→ WORK INSTRUCTIONS: The data below holds a line containing "Continue the build123d" and a line containing "bpy.context.scene.collection.objects.link(sweep)"; please quote exactly those two lines and every line between them, and nothing else.

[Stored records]
=====

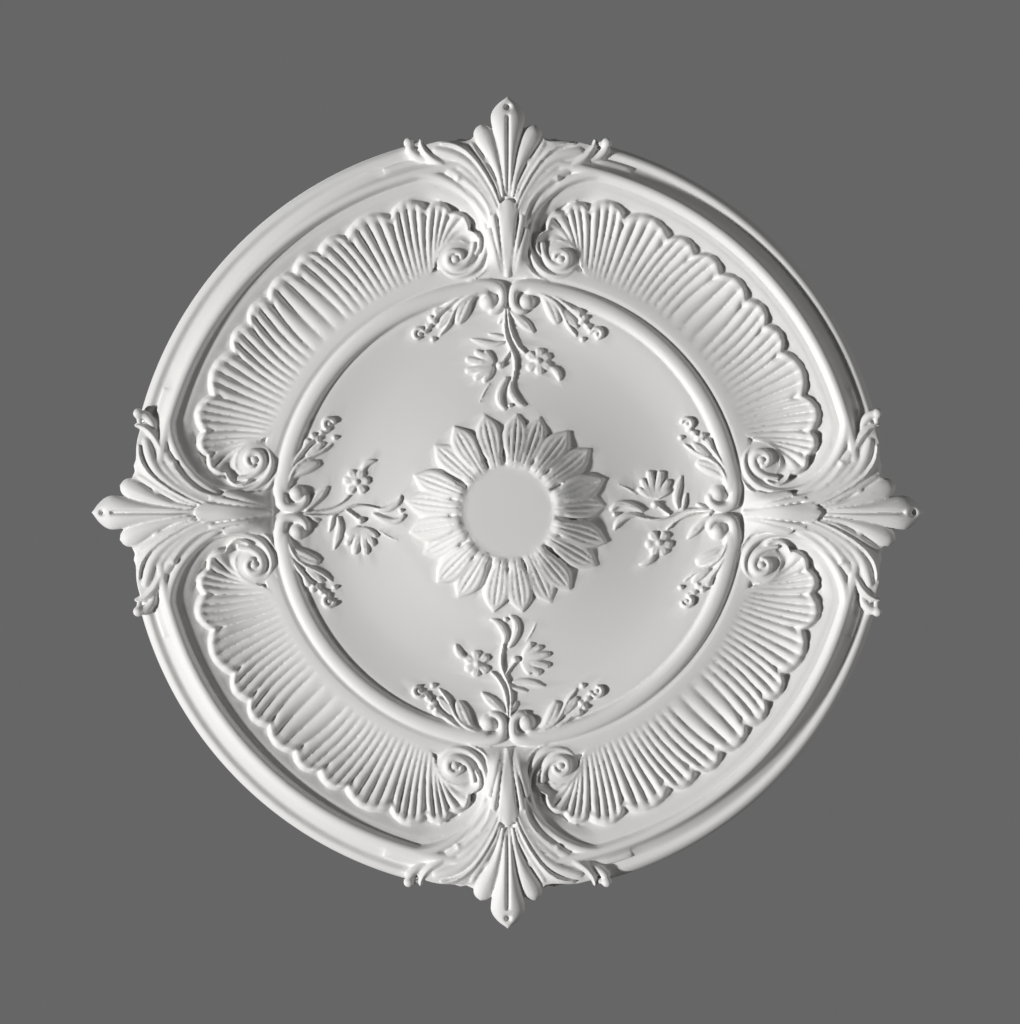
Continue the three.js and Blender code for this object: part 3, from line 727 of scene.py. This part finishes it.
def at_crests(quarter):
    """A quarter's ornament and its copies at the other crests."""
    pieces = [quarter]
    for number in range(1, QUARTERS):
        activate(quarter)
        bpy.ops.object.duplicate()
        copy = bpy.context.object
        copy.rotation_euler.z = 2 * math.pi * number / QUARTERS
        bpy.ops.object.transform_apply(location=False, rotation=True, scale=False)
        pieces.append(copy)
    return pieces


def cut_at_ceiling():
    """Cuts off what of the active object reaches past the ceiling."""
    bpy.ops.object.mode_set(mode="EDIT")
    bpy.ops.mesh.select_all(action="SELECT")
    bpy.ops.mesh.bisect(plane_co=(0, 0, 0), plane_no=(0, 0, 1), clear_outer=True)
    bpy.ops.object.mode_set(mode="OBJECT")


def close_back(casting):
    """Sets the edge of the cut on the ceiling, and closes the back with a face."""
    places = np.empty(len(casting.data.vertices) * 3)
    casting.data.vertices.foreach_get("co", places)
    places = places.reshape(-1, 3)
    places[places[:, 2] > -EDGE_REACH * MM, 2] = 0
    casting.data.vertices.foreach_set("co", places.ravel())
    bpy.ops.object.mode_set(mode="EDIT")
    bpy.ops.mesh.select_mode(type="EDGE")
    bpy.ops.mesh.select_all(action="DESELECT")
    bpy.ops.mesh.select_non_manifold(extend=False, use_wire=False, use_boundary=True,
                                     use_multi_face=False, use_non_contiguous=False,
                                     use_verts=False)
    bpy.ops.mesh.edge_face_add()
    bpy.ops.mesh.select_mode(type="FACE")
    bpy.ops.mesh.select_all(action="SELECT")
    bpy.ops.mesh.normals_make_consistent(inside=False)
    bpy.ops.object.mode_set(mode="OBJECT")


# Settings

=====

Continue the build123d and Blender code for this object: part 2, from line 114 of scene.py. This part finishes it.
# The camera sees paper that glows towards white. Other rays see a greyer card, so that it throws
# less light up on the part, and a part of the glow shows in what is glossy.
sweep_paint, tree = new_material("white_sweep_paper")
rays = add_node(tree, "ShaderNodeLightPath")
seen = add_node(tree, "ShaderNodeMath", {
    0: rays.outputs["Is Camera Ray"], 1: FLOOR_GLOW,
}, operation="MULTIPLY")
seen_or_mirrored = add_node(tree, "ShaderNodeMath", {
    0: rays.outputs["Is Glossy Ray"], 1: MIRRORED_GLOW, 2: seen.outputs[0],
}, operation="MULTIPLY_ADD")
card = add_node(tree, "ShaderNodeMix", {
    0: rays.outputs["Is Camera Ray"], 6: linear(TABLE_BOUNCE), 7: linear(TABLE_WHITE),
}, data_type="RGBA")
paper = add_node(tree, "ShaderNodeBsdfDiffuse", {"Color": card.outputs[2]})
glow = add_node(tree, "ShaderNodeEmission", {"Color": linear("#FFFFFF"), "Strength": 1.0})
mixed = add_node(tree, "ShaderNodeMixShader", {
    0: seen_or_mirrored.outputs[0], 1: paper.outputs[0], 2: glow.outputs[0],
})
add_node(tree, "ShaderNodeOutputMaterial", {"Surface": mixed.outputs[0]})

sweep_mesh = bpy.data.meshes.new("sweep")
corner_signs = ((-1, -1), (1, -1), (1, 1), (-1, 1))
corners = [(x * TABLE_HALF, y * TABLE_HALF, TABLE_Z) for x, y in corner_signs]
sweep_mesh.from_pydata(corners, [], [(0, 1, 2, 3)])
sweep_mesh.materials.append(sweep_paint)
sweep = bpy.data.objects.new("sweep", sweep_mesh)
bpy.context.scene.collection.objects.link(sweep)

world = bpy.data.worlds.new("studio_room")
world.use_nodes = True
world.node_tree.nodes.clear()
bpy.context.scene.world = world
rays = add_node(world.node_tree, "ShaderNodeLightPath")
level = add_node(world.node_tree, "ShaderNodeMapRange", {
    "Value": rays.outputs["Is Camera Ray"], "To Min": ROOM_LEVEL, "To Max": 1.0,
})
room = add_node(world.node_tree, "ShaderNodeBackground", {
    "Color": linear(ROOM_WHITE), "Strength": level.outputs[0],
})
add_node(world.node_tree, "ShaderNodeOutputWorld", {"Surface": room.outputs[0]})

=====

→ TASK RESULT:
Continue the build123d and Blender code for this object: part 2, from line 114 of scene.py. This part finishes it.
# The camera sees paper that glows towards white. Other rays see a greyer card, so that it throws
# less light up on the part, and a part of the glow shows in what is glossy.
sweep_paint, tree = new_material("white_sweep_paper")
rays = add_node(tree, "ShaderNodeLightPath")
seen = add_node(tree, "ShaderNodeMath", {
    0: rays.outputs["Is Camera Ray"], 1: FLOOR_GLOW,
}, operation="MULTIPLY")
seen_or_mirrored = add_node(tree, "ShaderNodeMath", {
    0: rays.outputs["Is Glossy Ray"], 1: MIRRORED_GLOW, 2: seen.outputs[0],
}, operation="MULTIPLY_ADD")
card = add_node(tree, "ShaderNodeMix", {
    0: rays.outputs["Is Camera Ray"], 6: linear(TABLE_BOUNCE), 7: linear(TABLE_WHITE),
}, data_type="RGBA")
paper = add_node(tree, "ShaderNodeBsdfDiffuse", {"Color": card.outputs[2]})
glow = add_node(tree, "ShaderNodeEmission", {"Color": linear("#FFFFFF"), "Strength": 1.0})
mixed = add_node(tree, "ShaderNodeMixShader", {
    0: seen_or_mirrored.outputs[0], 1: paper.outputs[0], 2: glow.outputs[0],
})
add_node(tree, "ShaderNodeOutputMaterial", {"Surface": mixed.outputs[0]})

sweep_mesh = bpy.data.meshes.new("sweep")
corner_signs = ((-1, -1), (1, -1), (1, 1), (-1, 1))
corners = [(x * TABLE_HALF, y * TABLE_HALF, TABLE_Z) for x, y in corner_signs]
sweep_mesh.from_pydata(corners, [], [(0, 1, 2, 3)])
sweep_mesh.materials.append(sweep_paint)
sweep = bpy.data.objects.new("sweep", sweep_mesh)
bpy.context.scene.collection.objects.link(sweep)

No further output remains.